Published in Korea Times on 29th January, 2020
The Iran nuclear deal, formally called Joint Comprehensive Plan Of Action (JCPOA) appears headed for an untimely demise as both US and Iran engage in competing strategies of ‘maximum pressure’ and ‘maximum resistance’ respectively. After protracted negotiations between the P-5, Germany, EU and Iran, the JCPOA was concluded in July 2015 and unanimously endorsed by the UN Security Council. Iran ended its uranium enrichment programme and accepted an intrusive verification regime implemented by the IAEA; in return, sanctions relief for Iran commenced four years ago on 17 January 2016.
President Trump had been critical of the JCPOA from the outset, not because Iran was cheating on its obligations but because JCPOA did not constrain Iran’s missile programme or its involvement in regional conflicts. In May 2018, US unilaterally withdrew from the JCPOA and as part of ‘maximum pressure’ strategy, imposed enhanced economic sanctions in the expectation that this would bring the Iranian regime back to the negotiating table or better still, bring about a regime collapse. Trump’s decision has been criticised by all other JCPOA parties; Europeans (France, Germany, UK and EU) promised Iran that they would set up a mechanism to mitigate the effect of sanctions but the Instrument for Supporting Trade Exchanges (INSTEX) has remained ineffective.
For a year, Iran continued to abide by the JCPOA. Since May 2019, it has taken a number of graduated steps every two months, diluting its commitments. On 8th May last year, Iran announced that it would no longer observe the stockpile limits of 130 kgs of Low Enriched Uranium and 300 MT of heavy water. In July, the enrichment limit of 3.67% was exceeded; in September Iran resumed work on advanced centrifuges and in November, it commenced enrichment work at the underground facility at Fordaw. The last announcement came on 5th January discarding the limit on the number of centrifuges to be operated. However, Iran has reiterated each time that it is still party to the JCPOA and each of these steps can be reversed if the JCPOA promised sanctions relief is restored.

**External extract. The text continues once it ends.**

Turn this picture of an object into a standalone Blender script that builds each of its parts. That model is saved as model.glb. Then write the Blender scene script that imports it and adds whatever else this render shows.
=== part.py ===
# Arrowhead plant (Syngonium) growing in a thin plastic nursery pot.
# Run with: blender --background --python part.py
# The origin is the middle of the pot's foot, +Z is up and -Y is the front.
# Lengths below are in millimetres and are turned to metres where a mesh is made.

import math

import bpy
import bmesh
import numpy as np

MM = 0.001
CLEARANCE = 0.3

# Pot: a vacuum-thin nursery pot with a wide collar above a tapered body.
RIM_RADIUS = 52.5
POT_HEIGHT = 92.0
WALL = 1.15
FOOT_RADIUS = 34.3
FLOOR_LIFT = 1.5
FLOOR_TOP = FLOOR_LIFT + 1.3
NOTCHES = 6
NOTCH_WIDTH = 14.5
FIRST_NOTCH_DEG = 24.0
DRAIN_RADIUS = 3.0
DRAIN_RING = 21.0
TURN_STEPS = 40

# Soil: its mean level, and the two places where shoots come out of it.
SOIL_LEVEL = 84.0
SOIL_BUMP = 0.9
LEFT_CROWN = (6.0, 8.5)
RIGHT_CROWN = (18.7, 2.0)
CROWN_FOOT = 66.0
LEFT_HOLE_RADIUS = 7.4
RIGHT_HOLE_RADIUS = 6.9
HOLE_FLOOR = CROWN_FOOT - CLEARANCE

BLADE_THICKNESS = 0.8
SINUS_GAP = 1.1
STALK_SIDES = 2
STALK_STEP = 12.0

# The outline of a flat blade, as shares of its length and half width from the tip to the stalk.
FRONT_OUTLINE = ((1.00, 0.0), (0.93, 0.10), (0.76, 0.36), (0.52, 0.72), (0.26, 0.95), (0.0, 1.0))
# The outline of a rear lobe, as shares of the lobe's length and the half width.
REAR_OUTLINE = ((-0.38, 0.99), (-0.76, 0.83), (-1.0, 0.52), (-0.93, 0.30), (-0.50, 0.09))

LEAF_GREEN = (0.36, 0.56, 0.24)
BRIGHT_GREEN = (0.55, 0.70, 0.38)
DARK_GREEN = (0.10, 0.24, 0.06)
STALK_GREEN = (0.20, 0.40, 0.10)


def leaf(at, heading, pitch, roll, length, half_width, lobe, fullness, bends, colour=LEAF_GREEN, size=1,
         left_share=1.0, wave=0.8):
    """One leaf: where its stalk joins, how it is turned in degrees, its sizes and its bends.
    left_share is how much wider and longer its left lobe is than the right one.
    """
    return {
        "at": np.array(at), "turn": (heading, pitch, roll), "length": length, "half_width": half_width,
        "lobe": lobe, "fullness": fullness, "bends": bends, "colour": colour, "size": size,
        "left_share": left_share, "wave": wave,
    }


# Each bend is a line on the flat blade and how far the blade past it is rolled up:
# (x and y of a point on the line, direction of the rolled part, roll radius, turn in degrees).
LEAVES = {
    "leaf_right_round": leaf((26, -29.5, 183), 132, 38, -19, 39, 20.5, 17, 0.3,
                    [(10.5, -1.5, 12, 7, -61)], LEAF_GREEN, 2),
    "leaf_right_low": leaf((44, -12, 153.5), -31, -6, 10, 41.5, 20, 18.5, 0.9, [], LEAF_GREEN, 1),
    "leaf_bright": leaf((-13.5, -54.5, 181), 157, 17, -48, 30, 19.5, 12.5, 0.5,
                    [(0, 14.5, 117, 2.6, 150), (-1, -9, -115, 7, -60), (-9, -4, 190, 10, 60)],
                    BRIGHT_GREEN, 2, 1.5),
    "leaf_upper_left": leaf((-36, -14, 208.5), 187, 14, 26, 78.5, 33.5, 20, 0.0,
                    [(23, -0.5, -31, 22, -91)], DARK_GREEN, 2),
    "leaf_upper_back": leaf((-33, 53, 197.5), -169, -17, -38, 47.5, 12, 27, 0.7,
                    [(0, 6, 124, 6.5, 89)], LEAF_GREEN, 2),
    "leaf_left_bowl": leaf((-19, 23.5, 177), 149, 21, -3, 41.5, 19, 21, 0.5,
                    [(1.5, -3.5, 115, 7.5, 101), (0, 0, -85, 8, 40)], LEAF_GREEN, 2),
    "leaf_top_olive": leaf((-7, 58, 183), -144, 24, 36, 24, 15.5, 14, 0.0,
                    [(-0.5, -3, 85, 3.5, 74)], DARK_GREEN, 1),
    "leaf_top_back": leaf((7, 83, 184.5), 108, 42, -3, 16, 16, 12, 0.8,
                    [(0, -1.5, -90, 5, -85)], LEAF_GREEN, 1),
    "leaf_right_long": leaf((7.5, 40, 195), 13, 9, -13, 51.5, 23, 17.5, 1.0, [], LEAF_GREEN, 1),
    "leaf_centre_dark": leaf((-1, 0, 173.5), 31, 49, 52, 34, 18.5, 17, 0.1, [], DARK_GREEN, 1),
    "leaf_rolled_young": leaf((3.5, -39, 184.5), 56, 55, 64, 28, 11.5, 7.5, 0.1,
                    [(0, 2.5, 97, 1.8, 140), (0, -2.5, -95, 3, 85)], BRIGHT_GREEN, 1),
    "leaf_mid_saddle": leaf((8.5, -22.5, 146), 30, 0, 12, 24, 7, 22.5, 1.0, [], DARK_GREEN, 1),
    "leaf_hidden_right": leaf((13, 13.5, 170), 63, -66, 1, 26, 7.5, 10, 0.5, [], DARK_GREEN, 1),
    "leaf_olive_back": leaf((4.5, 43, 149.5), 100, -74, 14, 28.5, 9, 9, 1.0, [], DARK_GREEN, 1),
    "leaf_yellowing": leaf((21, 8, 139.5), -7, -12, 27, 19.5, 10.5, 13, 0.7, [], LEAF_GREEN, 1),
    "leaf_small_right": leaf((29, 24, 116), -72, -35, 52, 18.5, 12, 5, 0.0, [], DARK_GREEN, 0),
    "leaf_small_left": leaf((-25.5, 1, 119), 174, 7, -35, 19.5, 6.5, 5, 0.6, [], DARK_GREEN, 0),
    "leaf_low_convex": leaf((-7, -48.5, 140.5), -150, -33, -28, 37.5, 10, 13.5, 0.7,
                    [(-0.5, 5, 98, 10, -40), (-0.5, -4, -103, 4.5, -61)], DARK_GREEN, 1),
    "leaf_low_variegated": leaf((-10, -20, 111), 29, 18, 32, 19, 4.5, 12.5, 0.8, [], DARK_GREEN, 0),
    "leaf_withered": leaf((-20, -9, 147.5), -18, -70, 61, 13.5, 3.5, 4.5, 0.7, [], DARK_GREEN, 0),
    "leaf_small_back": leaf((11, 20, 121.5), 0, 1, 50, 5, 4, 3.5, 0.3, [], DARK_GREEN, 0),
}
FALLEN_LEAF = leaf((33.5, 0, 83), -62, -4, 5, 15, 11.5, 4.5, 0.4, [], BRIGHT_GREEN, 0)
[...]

Simultaneously, a series of incidents have raised tensions between Iran, US and its regional allies. There have been unclaimed attacks on commercial vessels in the Persian Gulf area. A missile attack on Aramco’s Abqaiq-Khurais facilities last September was claimed by the Houthis in Yemen though US and Saudi Arabia blame Iran for it. A US contractor was killed in end-December by an Iran backed Iraqi militia Kataib Hezbollah. US retaliated on 29th with air strikes killing two dozen Iraqi militia sparking anti-US protests in Baghdad and Tehran, with the protestors outside the US embassy reviving eerie memories of the 1979 siege. The killing of Maj Gen Qassim Soleimani (commander of the Quds force of the IRGC) and Kataib commander Abu Mahdi al-Muhandis in a US drone attack on 3 January significantly escalated tensions. Iran retaliated with missile strikes at two US bases in Iraq from where the drones had operated though there were no casualties reported, pausing the escalation cycle.
Iranian messaging has been at three levels – to its people that it will resist US pressures, to the Europeans that they need to make good on their assurances because Iran will not wait indefinitely, and to the US that new negotiations will not take place under sanctions pressure.
Amid reports that US officials had threatened European automobile sector with 25% tariffs, on 14 January France, Germany and UK invoked Article 36 (Dispute Resolution Mechanism) of JCPOA. This provides a finite time for resolution after which the matter goes to the UN Security Council leading to a snapback of sanctions. Iranian Foreign Minister Zarif called the European step a ‘strategic mistake’, reminding that Iran had invoked the mechanism in May 2018 when US unilaterally withdrew from JCPOA. On 20 January, he cautioned that if JCPOA issue came to the UNSC, Iran could consider quitting the nuclear Non-Proliferation Treaty (NPT).
Iran is a party to the NPT and has maintained that it is not seeking nuclear weapons and considers them un-Islamic and ‘haram’. The NPT is described as the cornerstone of the nuclear non proliferation order and all but four countries (India, Israel, Pakistan and North Korea which quit in 2003) are parties. The five-yearly review conference of the NPT is scheduled for April-May this year. P-5 countries have traditionally worked together to preserve their privileged status as nuclear-weapon-states in the NPT. Iran’s latest warning is a reminder that the nuclear non-proliferation order is shaky, partly because the P-5 have failed to deliver on their promises on nuclear disarmament, partly because US, Russia and China have ambitious nuclear modernisation programmes to make them more usable, and finally, because Trump’s policy of unilaterally discarding internationally negotiated instruments will create a backlash.
President Macron (France) and PM Abe (Japan) have attempted mediation but failed. Russia and China are happy to see growing trans-Atlantic differences. The continuing US-Iran brinkmanship not only destabilises West Asia but also jeopardises the nuclear non-proliferation order.